First of all, put it in perspective and answer this question.What coffee will I use in my café, freshly roasted beans or instant coffee? Of course, there is only one answer.

It should be the same for tea. After all, what is a café unless it offers consumers the best experience possible? Otherwise, tea drinkers will find one that will, and their coffee friends will follow.

It wasn’t that long ago that a large proportion of the market used to make cappuccinos from instant coffee and steam the milk on a Haros boiler. There might even be one or two still hanging around country Victoria, where they were most prominent, but they should be in an antique store.

Today, a café owner would be committing business suicide at the suggestion.
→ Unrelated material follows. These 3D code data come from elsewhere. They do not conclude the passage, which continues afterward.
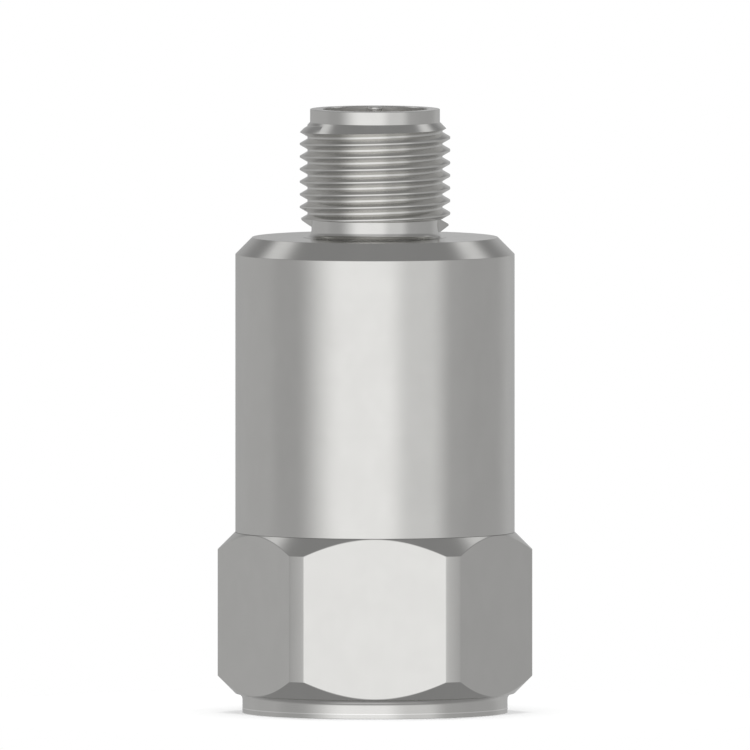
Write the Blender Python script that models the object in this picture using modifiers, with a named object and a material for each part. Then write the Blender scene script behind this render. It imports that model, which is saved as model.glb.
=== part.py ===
"""An industrial vibration sensor: a steel hex base with a tapped stud hole, a round case, a threaded
connector with four pins, and the piezoelectric element and amplifier board that they enclose.

Units are metres, +Z points up through the connector, and the origin is the centre of the mounting face.
The hexagon has one flat that faces -Y, and the connector's key is on its +Y side.
"""
import math

import bmesh
import bpy
from mathutils import Matrix

MM = 0.001
GAP = 0.3 * MM                       # clearance between pieces that touch or are bonded on the real sensor
MERGE = 1e-6
OVERSHOOT = 1 * MM                   # how far a cutter runs past the faces that it cuts

# Hex base, measured up from the mounting face
HEX_ACROSS_FLATS = 22.225 * MM       # 7/8 inch
HEX_CORNER_RADIUS = 12.46 * MM       # the corners are turned
HEX_BOTTOM = 1.535 * MM
HEX_CHAMFER_BOTTOM = 2.93 * MM
HEX_CHAMFER_TOP = 12.92 * MM
HEX_TOP = 14.32 * MM
FACE_RADIUS = 10.5 * MM              # raised round mounting face
FACE_EDGE = 0.3 * MM
FACE_FILLET = 0.5 * MM               # hollow corner between the hexagon and the mounting face's ring
WASHER_RADIUS = 11.065 * MM          # where the lower cone of the hexagon ends
STUD_HOLE_RADIUS = 3.2 * MM          # clears the 1/4-28 stud; its fine thread isn't modelled here
STUD_HOLE_MOUTH_RADIUS = 3.7 * MM
STUD_HOLE_DEPTH = 7.4 * MM
STUD_HOLE_POINT = 9.1 * MM
POCKET_RADIUS = 8.4 * MM             # pocket in the top of the base, inside the spigot that centres the case
POCKET_FLOOR = 12.6 * MM
SPIGOT_RADIUS = 9.5 * MM
SPIGOT_TOP = 16.3 * MM

# Case
CASE_RADIUS = 11.06 * MM
CASE_BORE_RADIUS = 9.8 * MM
CASE_BOTTOM = HEX_TOP + GAP
CASE_CHAMFER_BOTTOM = 36.35 * MM
CASE_TOP = 37.73 * MM
CASE_TOP_RADIUS = 9.68 * MM
CASE_CEILING = 35.3 * MM
CASE_HOLE_RADIUS = 5.15 * MM

# Connector shell
THREAD_PITCH = 1.0 * MM              # M12 x 1
THREAD_CREST_RADIUS = 5.96 * MM
THREAD_ROOT_RADIUS = 5.35 * MM
THREAD_CREST_FLAT = 0.14 * MM
THREAD_BOTTOM = 39.3 * MM
SHANK_RADIUS = CASE_HOLE_RADIUS - GAP
SHANK_BOTTOM = 34.0 * MM
FLARE_BOTTOM = CASE_TOP + GAP
FLARE_TOP = FLARE_BOTTOM + 0.08 * MM
FLARE_RADIUS = 5.65 * MM
NECK_RADIUS = 5.03 * MM
NECK_BOTTOM = 38.45 * MM
LEAD_IN_TOP = 46.83 * MM
RIM_RADIUS = 5.14 * MM
RIM_TOP = 47.86 * MM
RIM_EDGE = 0.1 * MM
CUP_RADIUS = 4.175 * MM
LEDGE_TOP = 36.0 * MM
LEDGE_RADIUS = 3.6 * MM
KEY_HALF_WIDTH = 0.575 * MM
KEY_NOSE_CENTRE = 3.45 * MM
KEY_TOP = RIM_TOP - 0.06 * MM

# Contacts
INSERT_TOP = 39.8 * MM
INSERT_RADIUS = CUP_RADIUS - GAP
INSERT_BOTTOM = LEDGE_TOP + GAP
PIN_CIRCLE_RADIUS = 2.5 * MM
PIN_RADIUS = 0.5 * MM
PIN_TOP = 46.4 * MM
PIN_BOTTOM = 35.2 * MM
PIN_ANGLES = (45, 135, 225, 315)

# Sensing element, stacked up from the pocket floor
WASHER_BOTTOM = POCKET_FLOOR + GAP
WASHER_TOP = WASHER_BOTTOM + 0.9 * MM
ELEMENT_RADIUS = 8.0 * MM
ELEMENT_BOTTOM = WASHER_TOP + GAP
ELEMENT_TOP = ELEMENT_BOTTOM + 1.7 * MM
POST_RADIUS = 2.4 * MM
STACK_BOTTOM = ELEMENT_TOP + GAP
INSULATOR_TOP = STACK_BOTTOM + 0.6 * MM
RING_BOTTOM = INSULATOR_TOP + GAP
RING_TOP = RING_BOTTOM + 6.0 * MM
MASS_RADIUS = 7.3 * MM
CLAMP_WASHER_BOTTOM = RING_TOP + GAP
CLAMP_WASHER_TOP = CLAMP_WASHER_BOTTOM + 0.7 * MM
NUT_BOTTOM = CLAMP_WASHER_TOP + GAP
NUT_TOP = NUT_BOTTOM + 1.8 * MM
NUT_ACROSS_FLATS = 8.0 * MM
POST_TOP = NUT_TOP + 0.4 * MM
SHEET = 0.25 * MM                    # electrode sleeves
CAN_WALL = 0.4 * MM
CAN_TOP = 28.0 * MM
LEAD_RADIUS = 0.24 * MM

# Amplifier board
BOARD_RADIUS = 8.7 * MM
BOARD_BOTTOM = 30.3 * MM
BOARD_TOP = 31.3 * MM
SCREW_CIRCLE_RADIUS = 6.2 * MM
SCREW_ANGLES = (60, 180, 300)
SCREW_SHAFT_RADIUS = 0.5 * MM
SCREW_HOLE_RADIUS = SCREW_SHAFT_RADIUS + GAP
SCREW_HEAD_RADIUS = 1.2 * MM
STANDOFF_RADIUS = 1.5 * MM

OUTER_SEGMENTS = 72
THREAD_SEGMENTS = 32
INNER_SEGMENTS = 32
SMALL_SEGMENTS = 12


def clear_scene():
    for old in list(bpy.data.objects):
        bpy.data.objects.remove(old, do_unlink=True)


def collection(name):
    made = bpy.data.collections.new(name)
    bpy.context.scene.collection.children.link(made)
    return made


clear_scene()
SENSOR = collection("vibration_sensor")
CUTTERS = collection("cutters")


def material(name, colour, roughness, metallic):
    made = bpy.data.materials.new(name)
    made.use_nodes = True
    shader = made.node_tree.nodes["Principled BSDF"]
    shader.inputs["Base Color"].default_value = (*colour, 1.0)
    shader.inputs["Roughness"].default_value = roughness
    shader.inputs["Metallic"].default_value = metallic
    return made


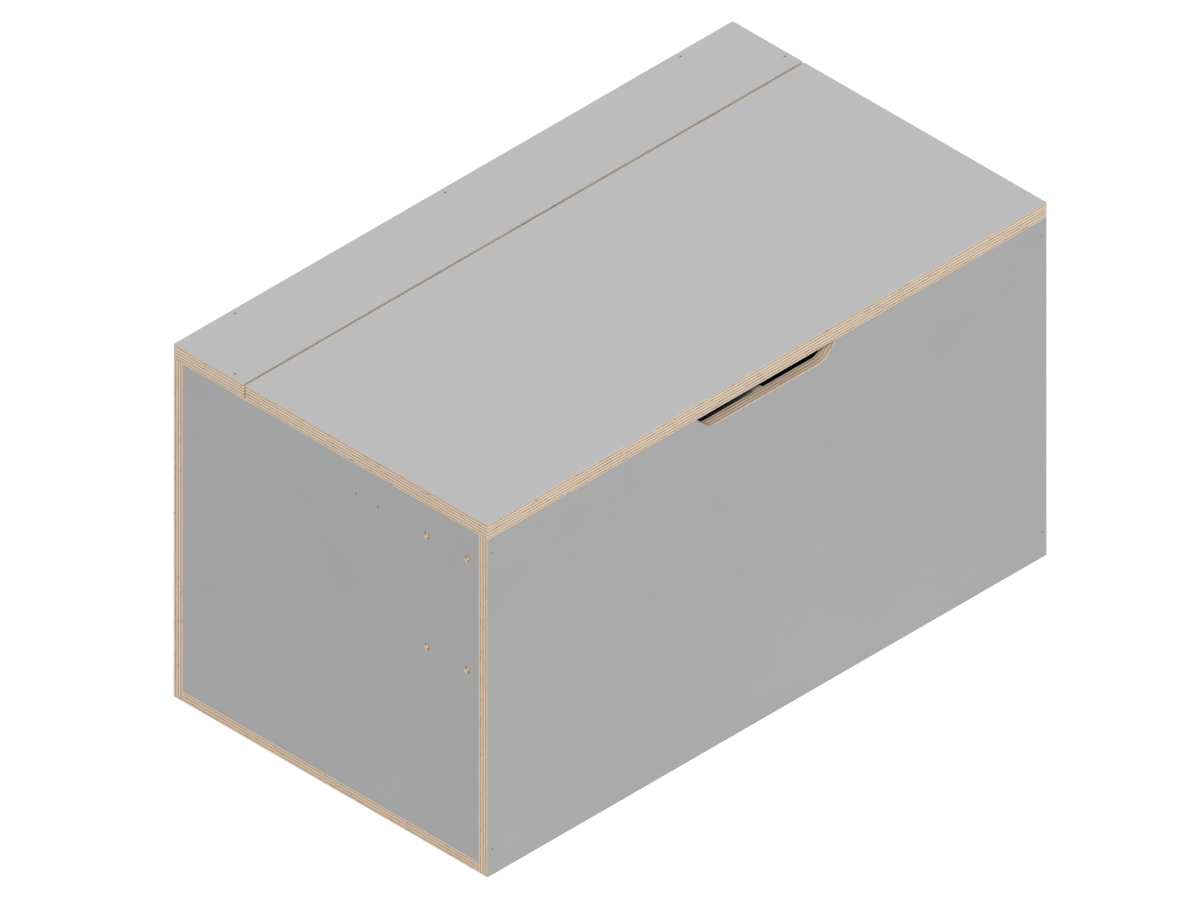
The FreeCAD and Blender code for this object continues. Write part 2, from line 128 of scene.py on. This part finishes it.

There is no comparison between fresh roasted beans extracted through an espresso machine to that instant coffee cousin that is still the choice of many home owners, office workers and busy lifestyles. But the same people will not drink instant coffee in a café. They expect the expensive espresso machine, the professional barista and of course, great coffee. And the majority of tea drinkers are the same; they increasingly expect good tea to be served in a café. Why should they be treated so poorly compared with a coffee drinker? So the best choice is good leaf tea.

Just as some well known tea houses are now including good coffee to gain mixed groups of beverage lovers, so must coffee houses include good tea or lose customers. And make sure you have a fresh source of water and avoid using over heated stale water from espresso machine boilers.

And finally, I was fortunate to meet the tea buyer for the world’s largest coffee chain when in Colombo recently. They have identified good tea as essential to growth. In Australia, where tea is part of our heritage and natural things a green ethos, it is intuitive that we set the trends.

“Life wasn’t meant to be easy my child, but take courage: it can be delightful” – George Bernard Shaw.

And so is good leaf tea and good coffee.